Here's the community statistics I found:

https://docs.google.com/leaf?id=0BzO4_P0Gx_aJMjBhYjkzMTgtNjFlNC00NTdiLWE3YzctMWI1OGQxYjliZGVk&hl=en&authkey=CJWTlZYL

- The number of learned characters decreased between March and July? Probably a technical/structural change in Skritter.

- Average retention fell two percent when 2010 started and has been floating around 90% afterwards. Probably another technical/structural change in Skritter.

- As you can see on the basis of hours spent, items studied and characters learned, Skritter only had a slight growth since the beginning of the year but has been booming since July. Related to this is the enormous number of unique hits that Skritter had in that period (increased advertising?):

https://docs.google.com/leaf?id=0BzO4_P0Gx_aJMDNjZmE1ZDYtMGJlYi00M2YzLTlmNTQtOTVkODNmNTc2ZmE1&hl=en&authkey=CLm5tcAN

How many members signed up is anyone's guess since those statistics aren't publicly available, however, there was a 58.7% increase in the amount of hours spent between July and now, and a more or less similar increase in the amount of members is likely.

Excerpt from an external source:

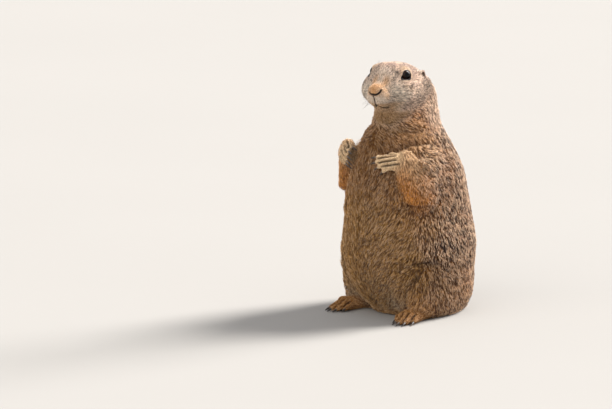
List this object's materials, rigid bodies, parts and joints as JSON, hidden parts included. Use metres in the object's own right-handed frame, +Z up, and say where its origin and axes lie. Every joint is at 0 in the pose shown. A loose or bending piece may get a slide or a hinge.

nick   November 18th, 2010 8:45a.m.

Compete numbers are exceedingly inaccurate, as is usual. We enabled hidden reading mode in January, which might account for the retention drop. Characters learned change might have been due to a change on emphasis from character writing to including reading prompts, having definition prompts on be default, including mnemonics and decomps, etc.

smhon   November 21st, 2010 10:06p.m.

Wow, glad to see a random musing was able to generate such interest :-)

My time on skritter is a bit erratic but my personal goal is to clock 20-30 mins 5 days a week. Got a long way more to go in terms of learning the language and reckon the magic number for me will be 3,000 characters.

I would like at some point to take a test (HSK?) to measure ability, but for now the New Chinese Practical Reader has me occupied. I've gotten to book 3 this year and now have gone back to revise the previous books especially the grammar and memorising the vocabulary.

I'm currently living in Singapore.


p.s. Thanks to all of you who replied and shared a little about yourself. Makes the community.